Sir Waldron Smithers (5 October 1880 – 9 December 1954) was a Conservative Party politician in the United Kingdom. He was a member of Parliament for more than 30 years and an active anti-communist.

==Early life and family==
Smithers was educated at Charterhouse and in France and became a member of the London Stock Exchange. He was the eldest son of Sir Alfred Smithers, who had been Conservative Member of Parliament (MP) for Chislehurst until 1922. In 1904 Waldron Smithers married Marjorie Page-Roberts, with whom he had two sons and two daughters.

==Politics==
At the 1924 general election he stood for his father's constituency and won a three-cornered fight with a majority of more than 10,000. In his 30 years in the House of Commons he was always a backbencher, described by The Times as a 'diehard Tory' although well-liked on both sides of the house. In his memoirs, Way of Life, his fellow Conservative John Boyd-Carpenter described Smithers as "an extreme Tory out of a vanished age" and both deeply religious and "not insensitive to the consoling effect of alcohol". Harold Macmillan said he "fondly believed himself to be a good Tory". He was knighted in the 1934 Birthday Honours.

Smithers remained as member for Chislehurst until the 1945 general election, when he switched to the newly created Orpington constituency. Chislehurst fell to the Labour Party, but Smithers was comfortably elected in Orpington, and held the seat until he died.

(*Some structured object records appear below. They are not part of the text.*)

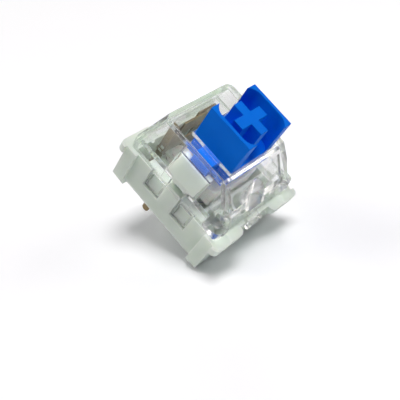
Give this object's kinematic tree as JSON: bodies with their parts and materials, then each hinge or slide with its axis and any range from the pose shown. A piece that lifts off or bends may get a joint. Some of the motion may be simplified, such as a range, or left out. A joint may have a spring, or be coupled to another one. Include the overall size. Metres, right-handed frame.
{
  "type": "mechanical keyboard switch",
  "caption": "Clicky plate-mount keyboard switch: a cross-topped slider springs up through a clear cover clipped to a white lower housing, and a loose sleeve works a leaf contact.",
  "frame": {"origin": "centre of the housing where the centre post's axis meets the board's upper face", "axes": "+Z along the slider, away from the board; +Y towards the side with the contacts; X across the two latch sides"},
  "size_m": [0.0146, 0.0156, 0.0188],
  "materials": {
    "milky_nylon": "moulded",
    "clear_polycarbonate": "moulded, polished",
    "blue_acetal": "moulded, satin",
    "white_acetal": "moulded, satin",
    "spring_steel": "drawn wire",
    "bronze_sheet": "stamped sheet",
    "gold_alloy": "welded"
  },
  "bodies": {
    "housing": {"bottom_housing": "milky_nylon", "top_housing": "clear_polycarbonate", "fixed_contact": "bronze_sheet", "moving_contact": "bronze_sheet", "fixed_contact_bar": "gold_alloy", "moving_contact_bar": "gold_alloy", "return_spring": "spring_steel"},
    "slider": {"stem": "blue_acetal"},
    "sleeve": {"click_sleeve": "white_acetal"}
  },
  "joints": [
    {"name": "slider_press", "type": "slide", "parent": "housing", "child": "slider", "axis": [0, 0, -1], "range_m": [0, 0.004], "stiffness_N_per_m": 110, "springref_m": -0.0025, "deforming": ["return_spring"]},
    {"name": "sleeve_click", "type": "slide", "parent": "slider", "child": "sleeve", "axis": [0, 0, 1], "range_m": [0, 0.001]}
  ]
}
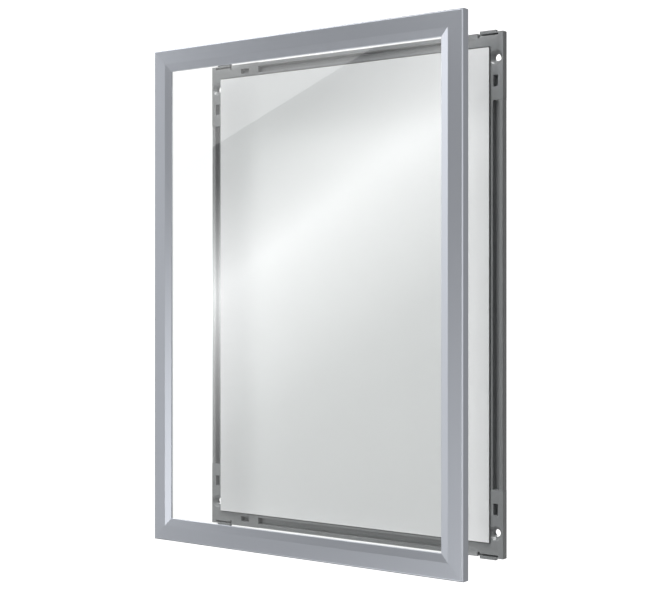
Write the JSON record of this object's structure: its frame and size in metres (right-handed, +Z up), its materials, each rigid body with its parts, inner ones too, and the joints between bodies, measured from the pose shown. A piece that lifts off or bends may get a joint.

In October 1945, an antisemitic petition was drawn up, with the help of Smithers's Fighting Fund for Freedom, by residents of Hampstead, requesting "that aliens of Hampstead should be repatriated to assure men and women of the Forces should have accommodation upon their return" from World War II. The petition was signed by the antisemitic Conservative mayor of Hampstead Sydney A. Boyd and four of Hampstead's Conservative councillors, with the rest of the Conservative members of the council in favour of the petition. Hampstead's Conservative MP, Charles Challen, promised to give the petition his "unstinting support" and he asked a number of questions in the House of Commons on behalf of the petitioners over the following months. When the petition was complete, Conservative Councillor J. A. Hughes passed it to Challen who, "rather than repudiate the sponsors for their antisemitism", delivered it to Parliament.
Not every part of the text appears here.